As a business lawyer, I’m often asked about non-compete covenants or agreements. If you are selling a business, or if you provide specialized training, trade secrets, client lists, or other confidential information to employees, you have a need to protect your investment. Businesses often use covenants not to compete to help provide this protection.

Courts historically looked at covenants not to compete with some disfavor because they limit a person’s ability and right to work, and they restrict free enterprise. As a result, courts scrutinize covenants to ensure they serve a legitimate business need. However, a covenant may still have an effect, regardless of whether a court would enforce it. The covenant makes the employee or seller think twice about trying to compete, and it makes a prospective employer think twice about hiring a restricted employee. It also makes it harder for a valued employee to leave.

If you are an employee signing a non-compete agreement, there are factors to consider. If you agree to a restriction on work you can do in the future, or for whom you can work, know that you are limiting your future choices.

In addition to requiring a legitimate business interest, non-compete covenants are judged for their reasonableness, both in the length of time and in the geographic scope of the restriction. For example, if an employer does business only in Mecklenburg County, but tries to restrict an employee from later competing anywhere in North Carolina, that provision may be ruled as “overly broad.”

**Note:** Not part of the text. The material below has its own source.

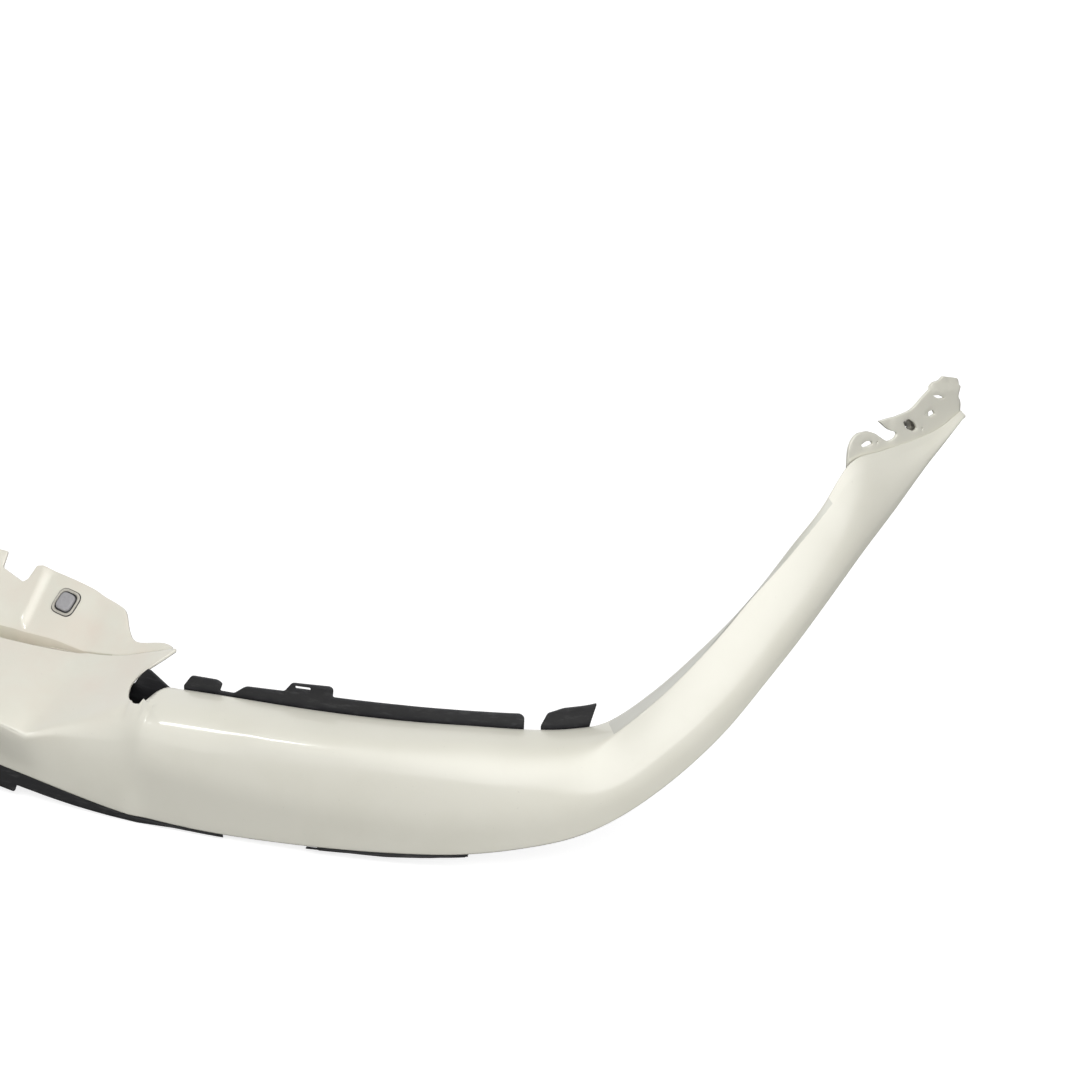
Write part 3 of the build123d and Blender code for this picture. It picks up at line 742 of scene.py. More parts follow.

In some states, if a court finds a restriction to be too broad, the court shall rewrite the restriction. Such “savings provisions” usually do not work in North Carolina. As recently as March 18, 2016, the North Carolina Supreme Court ruled that a judge in Iredell County correctly refused to rewrite an overly broad covenant not to compete. In Beverage Systems of the Carolinas, LLC v. Associated Beverage Repair, LLC, ___ S.E.2d ___ [2016 N.C. LEXIS 177] (N.C. 2016), the Supreme Court ruled: [P]arties cannot contract to give a court power that it does not have. … We see nothing but mischief in allowing such a procedure. Accordingly, the parties’ agreement is unenforceable at law and cannot be saved.”

This ruling means that if you are trying to protect your interests by getting someone to agree to such restrictions, know that if you overreach, at least in North Carolina, you could end up with no protection at all.